**EXERCISE TASK**
Provide an exact reproduction of every entry.

**PROVIDED DATA**
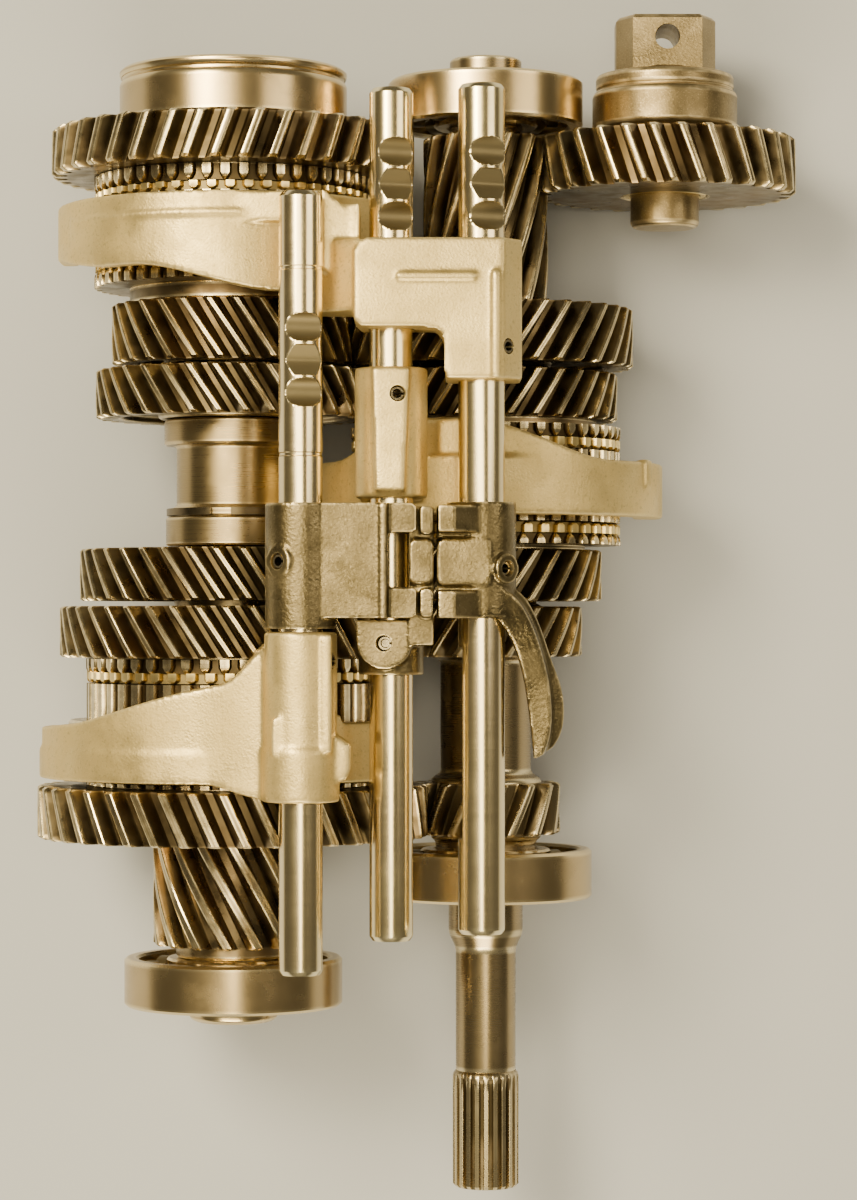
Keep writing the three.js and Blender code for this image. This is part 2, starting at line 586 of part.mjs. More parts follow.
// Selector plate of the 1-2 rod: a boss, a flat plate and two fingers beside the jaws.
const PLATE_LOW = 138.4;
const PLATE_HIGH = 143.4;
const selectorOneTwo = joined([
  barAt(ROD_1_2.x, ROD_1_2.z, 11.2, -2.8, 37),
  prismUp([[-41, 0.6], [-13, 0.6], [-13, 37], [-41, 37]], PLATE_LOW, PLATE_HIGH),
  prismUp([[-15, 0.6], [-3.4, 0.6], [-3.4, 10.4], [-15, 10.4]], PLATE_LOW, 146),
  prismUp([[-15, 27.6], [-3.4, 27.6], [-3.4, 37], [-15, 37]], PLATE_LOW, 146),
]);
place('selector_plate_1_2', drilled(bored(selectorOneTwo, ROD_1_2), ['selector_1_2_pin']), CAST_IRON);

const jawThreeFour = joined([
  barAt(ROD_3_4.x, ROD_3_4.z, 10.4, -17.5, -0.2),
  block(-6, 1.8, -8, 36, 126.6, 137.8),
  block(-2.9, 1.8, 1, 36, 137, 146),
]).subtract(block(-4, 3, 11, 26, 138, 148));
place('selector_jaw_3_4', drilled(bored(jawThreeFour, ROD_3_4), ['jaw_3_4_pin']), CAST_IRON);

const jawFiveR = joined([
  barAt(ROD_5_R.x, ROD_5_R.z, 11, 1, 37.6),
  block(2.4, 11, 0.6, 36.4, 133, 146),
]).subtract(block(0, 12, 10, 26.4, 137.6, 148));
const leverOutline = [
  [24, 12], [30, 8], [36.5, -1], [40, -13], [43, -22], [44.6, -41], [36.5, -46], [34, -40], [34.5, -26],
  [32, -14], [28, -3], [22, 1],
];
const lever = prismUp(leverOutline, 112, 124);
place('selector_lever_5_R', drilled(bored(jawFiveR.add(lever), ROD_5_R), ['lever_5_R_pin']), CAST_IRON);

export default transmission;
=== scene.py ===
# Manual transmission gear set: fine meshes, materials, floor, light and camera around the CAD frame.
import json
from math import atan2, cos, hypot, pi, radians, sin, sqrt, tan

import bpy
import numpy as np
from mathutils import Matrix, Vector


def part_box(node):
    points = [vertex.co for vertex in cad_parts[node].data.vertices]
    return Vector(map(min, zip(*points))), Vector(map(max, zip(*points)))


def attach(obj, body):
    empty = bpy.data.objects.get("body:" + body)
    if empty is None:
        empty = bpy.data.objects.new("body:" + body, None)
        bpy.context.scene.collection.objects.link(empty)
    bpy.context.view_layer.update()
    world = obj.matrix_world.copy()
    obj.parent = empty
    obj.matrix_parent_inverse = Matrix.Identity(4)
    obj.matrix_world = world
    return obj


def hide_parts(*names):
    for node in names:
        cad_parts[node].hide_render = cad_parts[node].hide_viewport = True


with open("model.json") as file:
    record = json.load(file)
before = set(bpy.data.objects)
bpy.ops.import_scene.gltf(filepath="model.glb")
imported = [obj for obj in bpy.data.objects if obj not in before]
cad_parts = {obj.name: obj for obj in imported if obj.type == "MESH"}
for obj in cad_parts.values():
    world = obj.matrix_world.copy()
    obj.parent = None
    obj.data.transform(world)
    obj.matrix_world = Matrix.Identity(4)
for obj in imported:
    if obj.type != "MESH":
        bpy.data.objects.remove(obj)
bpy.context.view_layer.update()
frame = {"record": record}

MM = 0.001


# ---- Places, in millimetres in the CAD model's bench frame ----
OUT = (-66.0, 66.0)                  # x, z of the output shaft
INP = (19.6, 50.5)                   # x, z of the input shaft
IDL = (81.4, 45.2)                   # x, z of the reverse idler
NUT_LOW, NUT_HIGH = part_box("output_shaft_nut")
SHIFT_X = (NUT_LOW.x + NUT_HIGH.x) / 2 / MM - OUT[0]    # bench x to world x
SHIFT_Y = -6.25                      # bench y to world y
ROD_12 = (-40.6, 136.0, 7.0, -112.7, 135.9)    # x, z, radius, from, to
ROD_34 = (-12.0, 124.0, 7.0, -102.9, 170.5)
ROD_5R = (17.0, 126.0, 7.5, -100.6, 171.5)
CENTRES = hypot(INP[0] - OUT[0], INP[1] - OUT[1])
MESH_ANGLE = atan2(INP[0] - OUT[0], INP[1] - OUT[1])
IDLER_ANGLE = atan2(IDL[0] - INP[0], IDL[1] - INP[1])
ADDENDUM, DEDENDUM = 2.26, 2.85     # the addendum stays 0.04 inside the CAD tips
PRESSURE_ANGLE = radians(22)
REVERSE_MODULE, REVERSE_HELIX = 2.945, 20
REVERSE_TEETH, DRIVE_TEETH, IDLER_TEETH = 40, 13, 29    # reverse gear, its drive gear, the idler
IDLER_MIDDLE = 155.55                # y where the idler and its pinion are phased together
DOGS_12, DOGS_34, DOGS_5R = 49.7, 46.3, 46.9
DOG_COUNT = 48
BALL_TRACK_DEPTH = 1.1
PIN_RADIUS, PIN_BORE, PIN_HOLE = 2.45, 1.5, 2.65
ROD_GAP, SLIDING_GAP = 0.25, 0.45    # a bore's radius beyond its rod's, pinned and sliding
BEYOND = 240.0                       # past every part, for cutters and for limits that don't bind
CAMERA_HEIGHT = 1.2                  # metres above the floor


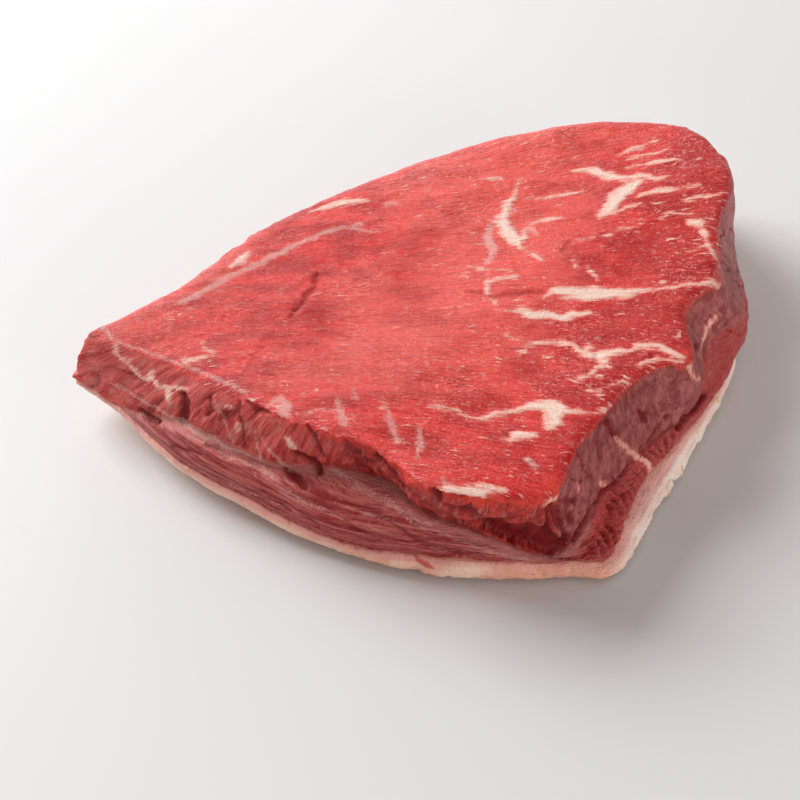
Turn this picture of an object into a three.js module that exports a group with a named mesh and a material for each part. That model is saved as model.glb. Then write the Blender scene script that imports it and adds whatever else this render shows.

**PROBLEM SOLUTION**
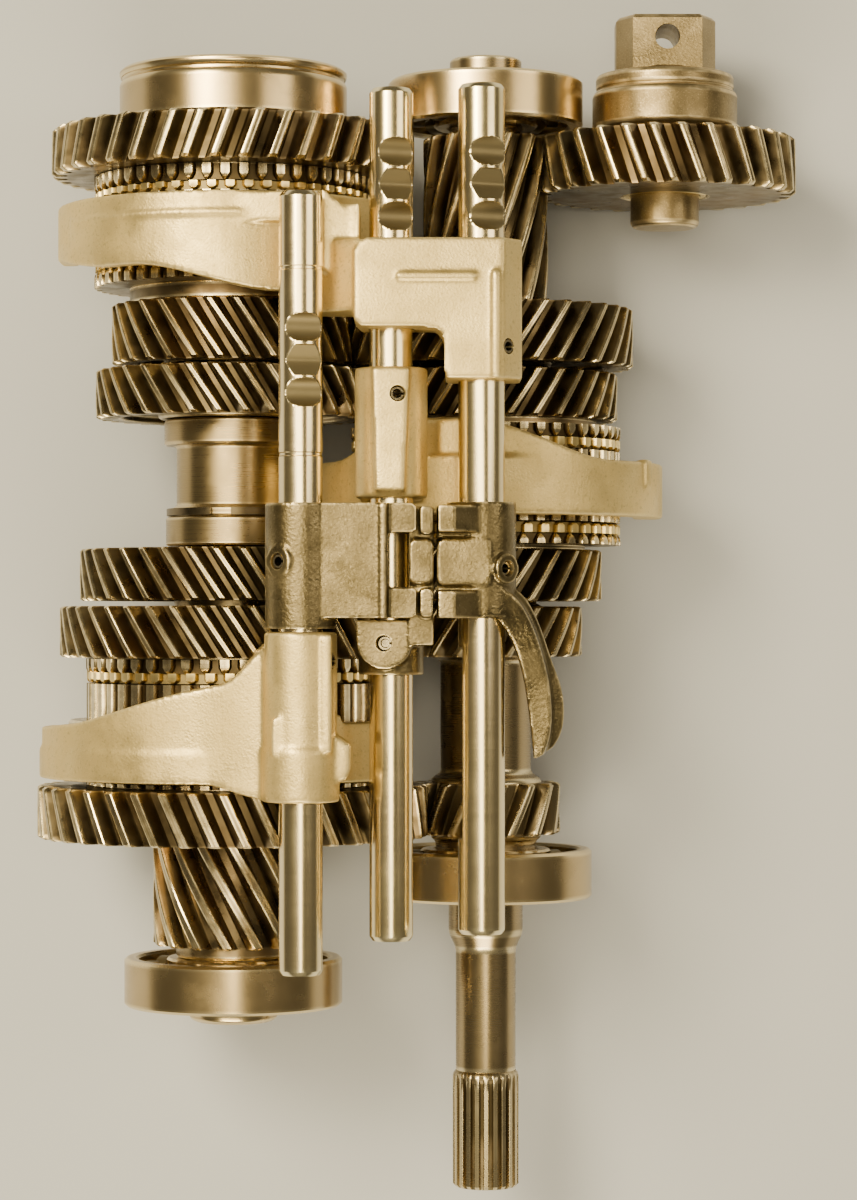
Keep writing the three.js and Blender code for this image. This is part 2, starting at line 586 of part.mjs. More parts follow.
// Selector plate of the 1-2 rod: a boss, a flat plate and two fingers beside the jaws.
const PLATE_LOW = 138.4;
const PLATE_HIGH = 143.4;
const selectorOneTwo = joined([
  barAt(ROD_1_2.x, ROD_1_2.z, 11.2, -2.8, 37),
  prismUp([[-41, 0.6], [-13, 0.6], [-13, 37], [-41, 37]], PLATE_LOW, PLATE_HIGH),
  prismUp([[-15, 0.6], [-3.4, 0.6], [-3.4, 10.4], [-15, 10.4]], PLATE_LOW, 146),
  prismUp([[-15, 27.6], [-3.4, 27.6], [-3.4, 37], [-15, 37]], PLATE_LOW, 146),
]);
place('selector_plate_1_2', drilled(bored(selectorOneTwo, ROD_1_2), ['selector_1_2_pin']), CAST_IRON);

const jawThreeFour = joined([
  barAt(ROD_3_4.x, ROD_3_4.z, 10.4, -17.5, -0.2),
  block(-6, 1.8, -8, 36, 126.6, 137.8),
  block(-2.9, 1.8, 1, 36, 137, 146),
]).subtract(block(-4, 3, 11, 26, 138, 148));
place('selector_jaw_3_4', drilled(bored(jawThreeFour, ROD_3_4), ['jaw_3_4_pin']), CAST_IRON);

const jawFiveR = joined([
  barAt(ROD_5_R.x, ROD_5_R.z, 11, 1, 37.6),
  block(2.4, 11, 0.6, 36.4, 133, 146),
]).subtract(block(0, 12, 10, 26.4, 137.6, 148));
const leverOutline = [
  [24, 12], [30, 8], [36.5, -1], [40, -13], [43, -22], [44.6, -41], [36.5, -46], [34, -40], [34.5, -26],
  [32, -14], [28, -3], [22, 1],
];
const lever = prismUp(leverOutline, 112, 124);
place('selector_lever_5_R', drilled(bored(jawFiveR.add(lever), ROD_5_R), ['lever_5_R_pin']), CAST_IRON);

export default transmission;
=== scene.py ===
# Manual transmission gear set: fine meshes, materials, floor, light and camera around the CAD frame.
import json
from math import atan2, cos, hypot, pi, radians, sin, sqrt, tan

import bpy
import numpy as np
from mathutils import Matrix, Vector


def part_box(node):
    points = [vertex.co for vertex in cad_parts[node].data.vertices]
    return Vector(map(min, zip(*points))), Vector(map(max, zip(*points)))


def attach(obj, body):
    empty = bpy.data.objects.get("body:" + body)
    if empty is None:
        empty = bpy.data.objects.new("body:" + body, None)
        bpy.context.scene.collection.objects.link(empty)
    bpy.context.view_layer.update()
    world = obj.matrix_world.copy()
    obj.parent = empty
    obj.matrix_parent_inverse = Matrix.Identity(4)
    obj.matrix_world = world
    return obj


def hide_parts(*names):
    for node in names:
        cad_parts[node].hide_render = cad_parts[node].hide_viewport = True


with open("model.json") as file:
    record = json.load(file)
before = set(bpy.data.objects)
bpy.ops.import_scene.gltf(filepath="model.glb")
imported = [obj for obj in bpy.data.objects if obj not in before]
cad_parts = {obj.name: obj for obj in imported if obj.type == "MESH"}
for obj in cad_parts.values():
    world = obj.matrix_world.copy()
    obj.parent = None
    obj.data.transform(world)
    obj.matrix_world = Matrix.Identity(4)
for obj in imported:
    if obj.type != "MESH":
        bpy.data.objects.remove(obj)
bpy.context.view_layer.update()
frame = {"record": record}

MM = 0.001


# ---- Places, in millimetres in the CAD model's bench frame ----
OUT = (-66.0, 66.0)                  # x, z of the output shaft
INP = (19.6, 50.5)                   # x, z of the input shaft
IDL = (81.4, 45.2)                   # x, z of the reverse idler
NUT_LOW, NUT_HIGH = part_box("output_shaft_nut")
SHIFT_X = (NUT_LOW.x + NUT_HIGH.x) / 2 / MM - OUT[0]    # bench x to world x
SHIFT_Y = -6.25                      # bench y to world y
ROD_12 = (-40.6, 136.0, 7.0, -112.7, 135.9)    # x, z, radius, from, to
ROD_34 = (-12.0, 124.0, 7.0, -102.9, 170.5)
ROD_5R = (17.0, 126.0, 7.5, -100.6, 171.5)
CENTRES = hypot(INP[0] - OUT[0], INP[1] - OUT[1])
MESH_ANGLE = atan2(INP[0] - OUT[0], INP[1] - OUT[1])
IDLER_ANGLE = atan2(IDL[0] - INP[0], IDL[1] - INP[1])
ADDENDUM, DEDENDUM = 2.26, 2.85     # the addendum stays 0.04 inside the CAD tips
PRESSURE_ANGLE = radians(22)
REVERSE_MODULE, REVERSE_HELIX = 2.945, 20
REVERSE_TEETH, DRIVE_TEETH, IDLER_TEETH = 40, 13, 29    # reverse gear, its drive gear, the idler
IDLER_MIDDLE = 155.55                # y where the idler and its pinion are phased together
DOGS_12, DOGS_34, DOGS_5R = 49.7, 46.3, 46.9
DOG_COUNT = 48
BALL_TRACK_DEPTH = 1.1
PIN_RADIUS, PIN_BORE, PIN_HOLE = 2.45, 1.5, 2.65
ROD_GAP, SLIDING_GAP = 0.25, 0.45    # a bore's radius beyond its rod's, pinned and sliding
BEYOND = 240.0                       # past every part, for cutters and for limits that don't bind
CAMERA_HEIGHT = 1.2                  # metres above the floor


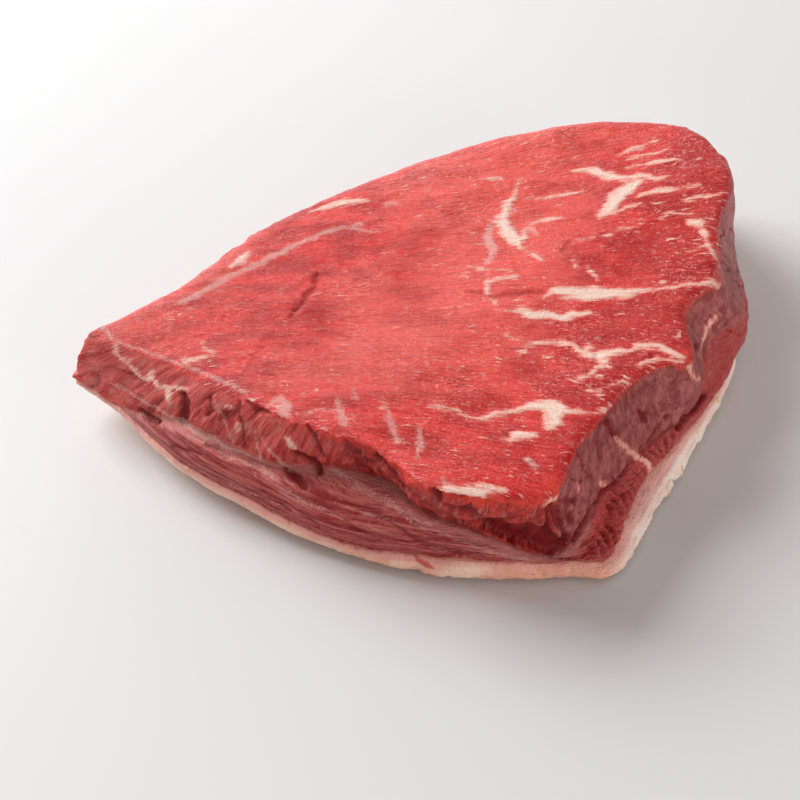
Turn this picture of an object into a three.js module that exports a group with a named mesh and a material for each part. That model is saved as model.glb. Then write the Blender scene script that imports it and adds whatever else this render shows.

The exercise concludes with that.